Another animal I was delighted to observe was the banded Mongoose. They are very garrulous, chattering away to their family group, and very playful. When I had been at the other Lodge in October with Vic and Terry, there were Mongoose playing in the grounds, but these were out in the Reserve. They are very quick, and I only managed to get a still of this one who was far too interested in examining something to scamper off into the grass.

As the year progresses, and the grass dies, and the water holes start to dry up, it will be much easier to spot the various species, but at the moment everything is lush and water is abundant. The Hippo can walk 10 to 15 KM a night, and will then find a nice deep water hole in which to wallow. It is quite startling to stand and look at a water hole and then have a dozen hippos raise their heads from the water and look at you. Their sheer size never fails to amaze me. In this water hole if you look carefully under the flight of the bird, you can just see one. Actually there were over a dozen in there, but submerged and seem to take it in turns to come up to look at us. A Hippo can stay under water for 5 minutes at a time.

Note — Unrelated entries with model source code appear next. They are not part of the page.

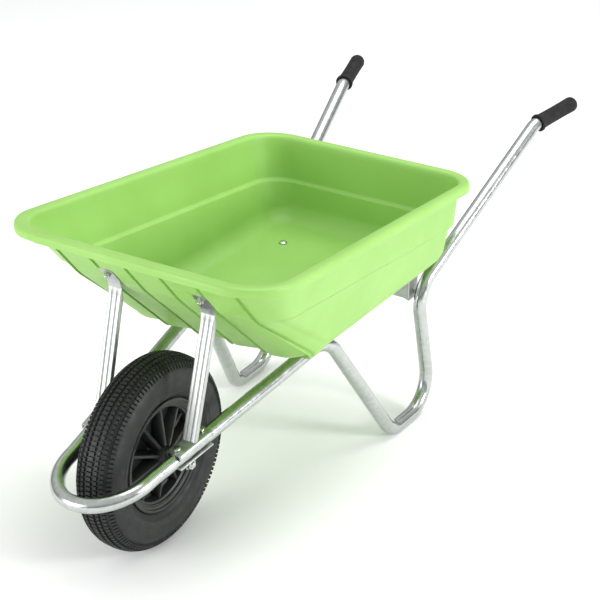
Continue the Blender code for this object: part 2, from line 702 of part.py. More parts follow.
def both_sides(half):
    """Closes half a profile of (radius, across) with its mirror image; it starts and ends at 0."""
    return half + [(radius, -across) for radius, across in reversed(half[1:-1])]


def tyre():
    """Open C section: crown, shoulders, side walls and the two beads."""
    w, r, bead = TYRE_HALF_WIDTH, WHEEL_R, RIM_R - 0.013
    half = [(r, 0.0), (r - 0.001, 0.014), (r - 0.006, 0.028), (r - 0.018, 0.037), (r - 0.036, 0.0425)]
    half += [(r - 0.052, w), (r - 0.070, 0.0405), (r - 0.0815, 0.033), (RIM_R + 0.0012, 0.0292)]
    half += [(bead, 0.0292), (bead, 0.0230), (bead + 0.008, 0.0235), (r - 0.078, 0.029)]
    half += [(r - 0.055, 0.0365), (r - 0.035, 0.0345), (r - 0.020, 0.026), (r - 0.012, 0.0)]
    return turned("tyre", both_sides(half), AXLE_CENTRE, (1, 0, 0), TYRE_RUBBER, 40)


def inner_tube():
    """The inflated tube: a solid ring stands for rubber and air."""
    middle_r, half_r, half_w = WHEEL_R - 0.054, 0.033, 0.030
    angles = [math.tau * i / 12 for i in range(12)]
    loop = [(middle_r + half_r * math.cos(a), -half_w * math.sin(a)) for a in angles]
    return turned("inner_tube", loop, AXLE_CENTRE, (1, 0, 0), TYRE_RUBBER, 32)


def web(index):
    """One radial web of the wheel centre, between the boss and the rim."""
    angle = FIRST_WEB + math.tau * index / WEBS
    turn = Matrix.Translation(AXLE_CENTRE) @ Matrix.Rotation(angle, 4, "X")
    return lambda bm: box(bm, (-0.024, 0.010, -0.0035), (0.024, RIM_R - 0.020, 0.0035), turn)


def valve_point(radius):
    return on_axle(VALVE_X) + Vector((0, math.cos(VALVE_ANGLE), math.sin(VALVE_ANGLE))) * radius


def wheel_rim():
    """Moulded centre: a dished rim, a long boss, a disc and the webs between them."""
    edge, well = RIM_HALF_WIDTH, RIM_R - 0.016
    half = [(well - 0.002, 0.0), (well, 0.020), (well + 0.002, 0.0298), (RIM_R, edge - 0.003)]
    half += [(RIM_R, edge), (RIM_R - 0.007, edge), (well - 0.006, 0.026), (well - 0.007, 0.0)]
    rim = turned("wheel_rim", both_sides(half), AXLE_CENTRE, (1, 0, 0), BLACK_PLASTIC, 40)
    boss = lambda bm: rod(bm, on_axle(-HUB_HALF_LENGTH), on_axle(HUB_HALF_LENGTH), HUB_R, 24)
    disc = lambda bm: rod(bm, on_axle(-0.003), on_axle(0.003), well - 0.004, 40)
    joined = []
    for shape in (boss, disc, *(web(index) for index in range(WEBS))):
        bm = bmesh.new()
        shape(bm)
        joined.append(from_bmesh("wheel_rim_join", bm, BLACK_PLASTIC))
    boolean(rim, joined, "UNION")
    holes = [(on_axle(-HUB_HALF_LENGTH - 0.01), on_axle(HUB_HALF_LENGTH + 0.01), AXLE_R + 0.002)]
    for side in (1, -1):
        seat = on_axle(side * (HUB_HALF_LENGTH - BEARING_LENGTH - GAP))
        holes.append((seat, on_axle(side * (HUB_HALF_LENGTH + 0.01)), BEARING_R + GAP))
    drill(rim, holes, 24)
    drill(rim, [(valve_point(0.085), valve_point(0.110), VALVE_R + GAP)])
    return rim


tyre()
inner_tube()
wheel_rim()
stem = lambda bm: rod(bm, valve_point(0.1120), valve_point(0.068), VALVE_R, 16)
piece("valve_stem", TYRE_RUBBER, stem)
cap = lambda bm: rod(bm, valve_point(0.0800), valve_point(0.064), VALVE_CAP_R, 16)
drill(piece("valve_cap", BLACK_PLASTIC, cap), [(valve_point(0.0677), valve_point(0.090), VALVE_R + GAP)], 16)
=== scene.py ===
"""Looks for the garden wheelbarrow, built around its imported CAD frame.

Metres, +Z up. The wheel is at -Y, the handles are at +Y, and YZ is the plane of symmetry.
"""

import json
import math

import bmesh
import bpy
from mathutils import Matrix, Vector


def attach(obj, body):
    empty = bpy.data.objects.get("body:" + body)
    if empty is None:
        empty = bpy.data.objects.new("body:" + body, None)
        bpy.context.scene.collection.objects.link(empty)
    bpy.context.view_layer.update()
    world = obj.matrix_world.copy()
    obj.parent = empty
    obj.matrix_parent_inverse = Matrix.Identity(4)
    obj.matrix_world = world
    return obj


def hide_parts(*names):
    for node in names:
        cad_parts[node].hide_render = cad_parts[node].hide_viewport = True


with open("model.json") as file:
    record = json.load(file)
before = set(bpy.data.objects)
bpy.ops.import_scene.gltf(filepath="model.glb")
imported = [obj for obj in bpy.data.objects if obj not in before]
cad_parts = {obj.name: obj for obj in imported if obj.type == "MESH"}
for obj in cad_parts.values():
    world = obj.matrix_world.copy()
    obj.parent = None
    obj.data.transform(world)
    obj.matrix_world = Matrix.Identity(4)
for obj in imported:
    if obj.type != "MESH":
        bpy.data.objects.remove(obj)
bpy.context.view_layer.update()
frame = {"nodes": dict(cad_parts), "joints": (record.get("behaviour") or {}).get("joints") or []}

# ---- driving dimensions -------------------------------------------------------------
SIDES = {"right": 1, "left": -1}
AXLE_CENTRE = Vector(frame["joints"][0]["pos_m"])
AXLE_TURN = Matrix.Translation(AXLE_CENTRE) @ Matrix.Rotation(math.radians(90), 4, "Y")

TUBE_R = 0.015
HOOP_HALF, HOOP_DEPTH = 0.0925, 0.115
HOOP_SIDE = Vector((HOOP_HALF, -0.632, 0.2297))
KNEE = Vector((0.156, -0.111, 0.316))
TOE = Vector((0.203, 0.078, TUBE_R))
HEEL = Vector((0.206, 0.2465, TUBE_R))
HIP = Vector((0.1974, 0.197, 0.300))
GRIP_START = Vector((0.2552, 0.6367, 0.5531))
GRIP_AXIS = (Vector((0.2847, 0.7503, 0.5694)) - GRIP_START).normalized()
WRIST = GRIP_START - GRIP_AXIS * 0.012
TUBE_END = GRIP_START + GRIP_AXIS * 0.105
GRIP_LENGTH, GRIP_R, GRIP_COLLAR_R = 0.1262, 0.0176, 0.0205

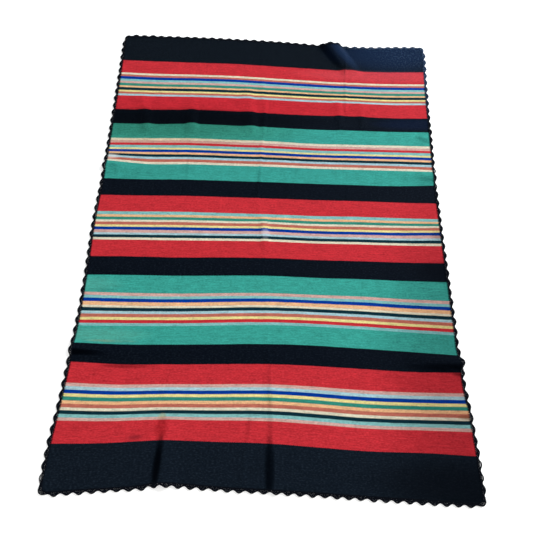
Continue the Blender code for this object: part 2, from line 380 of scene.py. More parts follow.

Kudu are another wonderful member of the Antelope family, and again, very well camouflaged
and hard to see in the vegetation. These were very curious females (go on, boys! I know exactly what you are thinking! Nosey women!)



I must admit that when I look at these beautiful creatures, the words 'Kudu' and 'Steak' on a menu just don't appeal.

Whilst at Kasane, I met lots of very interesting people - some were travelling overland to far distant countries (a journey I keep promising myself that one day I will take!) Some, like a young man and his little boy, were Zimbabwean, and had left their native land because they could no longer bear what was happening there. This particular young man was absolutely fascinating, because he had been an activist, trying to help to get his country back to the way he had known it was and could be. He had been thrown into jail, beaten to within an inch of his life, had escaped to South Africa with his little boy, and now was heading for Zambia, where he had property. We talked very late into the night (Ok, the couple of bottles of wine oiled the voices a little) but I was very sad to see him on his way. It is good that there are young people who are just biding their time to go back and rebuild their country. Phil had had similar experiences, having been in the Rhodesian Police, so the three of us had a very deep and interesting few hours where I learned such a lot about the politics behind the present state of Zimbabwe. All I can say is no wonder Mugabe won't allow reporting from inside his boundary - he has a lot to hide!

I met people who visit Africa frequently, and others for whom this trip is the only one they will ever make. Before I went, friends told me that Africa has a way of getting into your soul. I didn't believe it. I do now! It is a sort of primeval 'cradle of mankind' sort of feeling. Yes, you do see the poverty, the dirt, the undercurrent of violence. But, what you also see is the immense vastness of its beauty, the smiles that light up those dark eyes of the children when you wave to them, the friendliness back if you show friendliness first, the surprise on their faces if you actually apologise for bumping into them in a shop, the even greater surprise if you stand back to let them go ahead of you in a supermarket queue because they have less shopping than you do - all things that I take for granted here. How they love to talk to you, and ask you where you live. In my case, when I say Scotland, their eyes open very wide and they ask if it is really as cold as they have heard!



This is a female pied Kingfisher - one of many such species that live on the banks of the Chobe River. They nest in holes in the soft river banks and are wonderful to watch fishing.



The beautiful Fish Eagles are nearly always to be found in pairs, as they pair for life and stay close together except when actually getting food.


This pied Kingfisher is perched on a Pampas Grass gently waving around in the breeze of a warm evening.